Alternatif lain dari upaya untuk proses pemurnian bio-ethanol yaitu dengan zeolit sintetis. Proses pemurnian itu menggunakan prinsip penyerapan permukaan. Zeolit adalah mineral yang memiliki pori-pori berukuran sangat kecil. Sampai saat ini ada lebih dari 150 jenis zeolit sintetis. Di alam, zeolit terbentuk dari abu lahar dan materi letusan gunung berapi. Zeolit juga bisa terbentuk dari materi dasar laut yang terkumpul selama ribuan tahun. Zeolit sintetis berbeda dengan zeolit alam. Zeolit sintetis terbentuk setelah melalui rangkaian proses kimia. Namun, baik zeolit sintetis maupun zeolit alam berbahan dasar kelompok alumunium silikat yang terhidrasi logam alkali dan alkali tanah (terutama Na dan Ca). Struktur zeolit berbentuk seperti sarang lebah dan bersifat negatif. Sifat pori-porinya yang negatif bisa dinetralkan dengan penambahan ion positif seperti sodium.

Kedua zeolit itu sama-sama memiliki kemampuan menyerap air.

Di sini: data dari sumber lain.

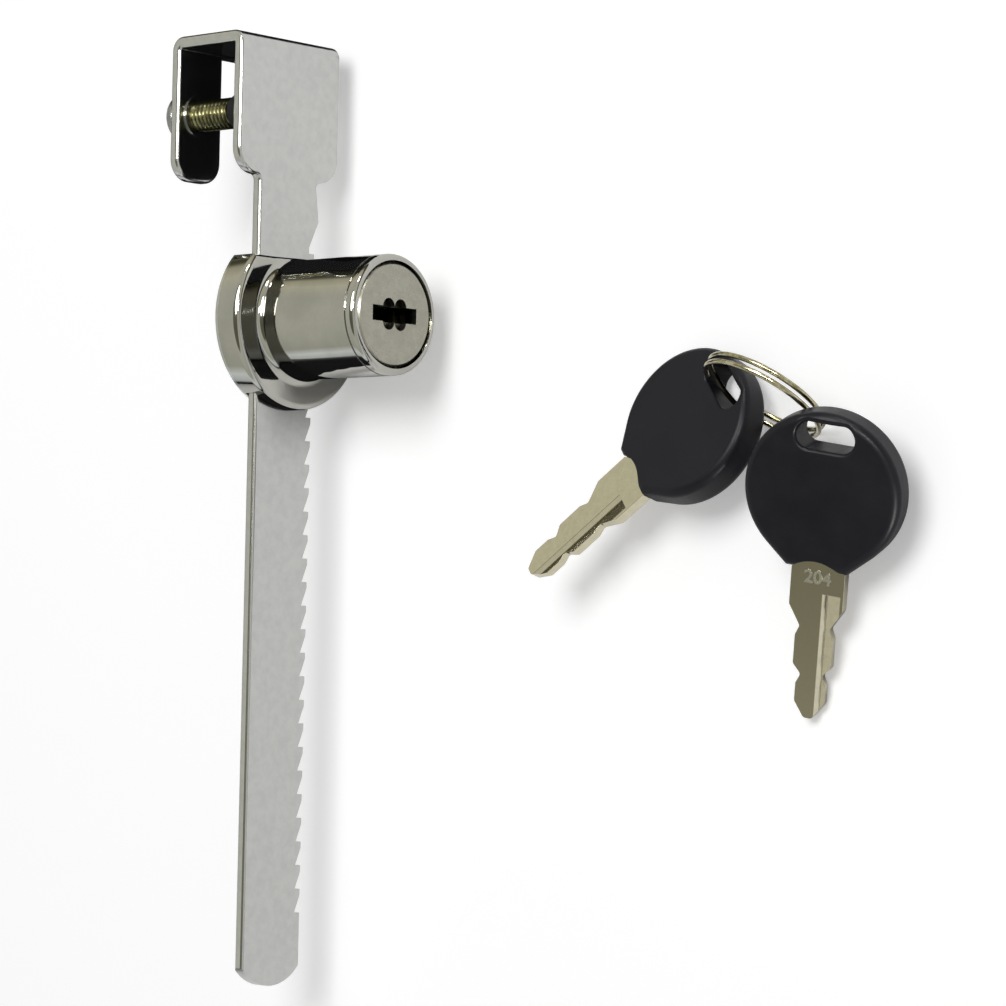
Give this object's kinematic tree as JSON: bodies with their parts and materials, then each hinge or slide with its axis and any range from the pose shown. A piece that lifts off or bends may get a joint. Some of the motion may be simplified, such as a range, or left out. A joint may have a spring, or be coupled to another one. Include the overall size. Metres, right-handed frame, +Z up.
{
  "type": "ratchet showcase lock",
  "caption": "Ratchet lock for sliding glass doors: hooked toothed strip with clamp screw, keyed lock head that slides on it, and keys on a split ring.",
  "frame": {"origin": "seat of the hook on the glass edge, at the strip's back face and the middle of the bar's width", "axes": "+X out of the front of the lock, +Y along the bar towards the hook, +Z up across the strip, away from the teeth"},
  "size_m": [0.1268, 0.1427, 0.027],
  "materials": {
    "strip_steel": "plated, satin over punched steel",
    "head_chrome": "bright plate over die-cast zinc",
    "cover_steel": "plated sheet",
    "screw_steel": "zinc plated",
    "screw_zinc": "yellow zinc plated",
    "pad_rubber": "matte",
    "plug_nickel": "satin nickel plate",
    "pin_steel": "ground",
    "washer_steel": "punched",
    "pawl_steel": "hardened, oiled",
    "spring_steel": "drawn wire",
    "wafer_brass": "punched",
    "key_nickel": "nickel plated brass",
    "bow_plastic": "moulded, slight gloss",
    "ring_nickel": "nickel plated wire"
  },
  "bodies": {
    "bar": {"toothed_bar": "strip_steel"},
    "pad": {"pressure_pad": "pad_rubber"},
    "screw": {"clamp_screw": "screw_zinc"},
    "lock_head": {"lock_housing": "head_chrome", "back_cover": "cover_steel", "cover_screws": "screw_steel", "pawl_spring": "spring_steel"},
    "plug_body": {"plug": "plug_nickel", "drive_pin": "pin_steel", "stop_washer": "washer_steel", "retaining_clip": "spring_steel", "wafer_1": "wafer_brass", "wafer_2": "wafer_brass", "wafer_3": "wafer_brass", "wafer_4": "wafer_brass", "wafer_5": "wafer_brass", "wafer_6": "wafer_brass", "wafer_7": "wafer_brass", "wafer_spring_1": "spring_steel", "wafer_spring_2": "spring_steel", "wafer_spring_3": "spring_steel", "wafer_spring_4": "spring_steel", "wafer_spring_5": "spring_steel", "wafer_spring_6": "spring_steel", "wafer_spring_7": "spring_steel"},
    "pawl_body": {"pawl": "pawl_steel"},
    "ring": {"split_ring": "ring_nickel"},
    "key_1": {"key_1_bow": "bow_plastic", "key_1_blade": "key_nickel"},
    "key_2": {"key_2_bow": "bow_plastic", "key_2_blade": "key_nickel"}
  },
  "joints": [
    {"name": "pad_travel", "type": "slide", "parent": "bar", "child": "pad", "axis": [-1, 0, 0], "range_m": [0, 0.006]},
    {"name": "screw_turn", "type": "hinge", "parent": "pad", "child": "screw", "pos_m": [-0.01, -0.0099, 0.00585], "axis": [-1, 0, 0], "range_deg": [0, 2705]},
    {"name": "head_slide", "type": "slide", "parent": "bar", "child": "lock_head", "axis": [0, 1, 0], "range_m": [-0.08544, 0.00356]},
    {"name": "plug_turn", "type": "hinge", "parent": "lock_head", "child": "plug_body", "pos_m": [0.01, -0.0411, -0.0012], "axis": [-1, 0, 0], "range_deg": [0, 90]},
    {"name": "pawl_travel", "type": "slide", "parent": "lock_head", "child": "pawl_body", "axis": [0, 0, 1], "range_m": [0, 0.00135], "deforming": ["pawl_spring"]},
    {"name": "ring_lift", "type": "slide", "parent": "bar", "child": "ring", "axis": [0, 0, 1], "range_m": [0, 0.05]},
    {"name": "key_1_swing", "type": "hinge", "parent": "ring", "child": "key_1", "pos_m": [0.08777, -0.05477, -0.00629], "axis": [0.2352, 0.8424, -0.4848], "range_deg": [0, 60]},
    {"name": "key_2_swing", "type": "hinge", "parent": "ring", "child": "key_2", "pos_m": [0.08777, -0.05477, -0.00629], "axis": [0.2352, 0.8424, -0.4848], "range_deg": [-60, 0]}
  ],
  "couplings": [
    {"joint": "screw_turn", "follows": "pad_travel", "rad_per_m": 7854},
    {"joint": "pawl_travel", "follows": "plug_turn", "m_per_rad": 0.00085944}
  ]
}
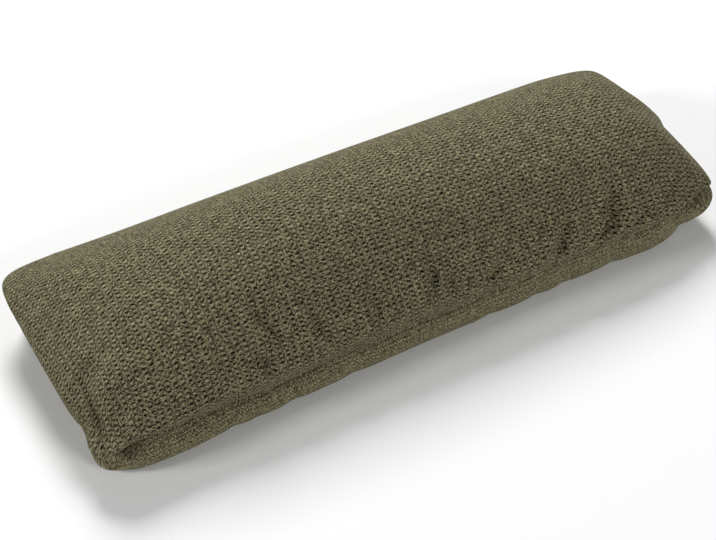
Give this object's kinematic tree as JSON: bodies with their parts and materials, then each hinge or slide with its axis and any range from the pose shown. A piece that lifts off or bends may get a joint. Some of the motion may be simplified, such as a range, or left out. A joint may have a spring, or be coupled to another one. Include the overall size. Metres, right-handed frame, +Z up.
{
  "type": "long throw cushion",
  "caption": "Long, low, well filled throw cushion in chunky dark olive weave, with a plain seam round its rim and tucked corners.",
  "frame": {"origin": "middle of the cushion's box, on the floor that it lies on", "axes": "+X along the cushion's length, +Y from its front long edge to its back long edge, +Z up through its crown"},
  "size_m": [0.9004, 0.3224, 0.168],
  "materials": {
    "cloth": "coarse matte weave"
  },
  "bodies": {
    "root": {"cushion": "cloth"}
  },
  "joints": []
}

Pada zeolit alam, air yang sudah terserap perlahan-lahan dilepaskan kembali; zeolit sintetis, air akan terikat kuat. Zeolit sintetis yang paling sederhana adalah zeolit A. Artinya, perbandingan antara molekul silika, alumina, dan sodium adalah 1:1:1. 'Untuk pemurnian bio-etanol, sebaiknya digunakan zeolit sintetis 3A, maksudnya zeolit yang berukuran 3 angstrom (1 angstrom = 1,0 x10-10 m). Dibandingkan zeolit alam dan sintetis lainnya, zeolit sintetis 3A memiliki beberapa keunggulan. Di antaranya ruang terbuka pada pori-porinya mencapai 47% lebih banyak, memiliki kemampuan untuk menukar molekul sodium, dan mampu mengikat air. Zeolit sintetis bisa menyerap dan mengikat air karena partikel air lebih kecil daripada partikel ethanol. Partikel air yang berukuran 3 angstrom akan dapat diserap zeolit. Sedangkan partikel ethanol berukuran lebih besar (4.4 angstrom) tidak bisa diserap oleh zeolite oleh karenanya ketika ethanol 95% dilewatkan pada sebuah tabung berisi zeolit, kadar ethanol bisa meningkat karena kadar airnya diikat oleh zeolit. Proses itu terjadi karena pori-pori zeolit bersifat molecular shieves. Artinya, molekul zeolit hanya bisa dilalui oleh partikel-partikel berukuran tertentu. Karena itulah proses pemurnian bio-ethanol dengan zeolit sintetis dinamakan juga proses molecular shieves.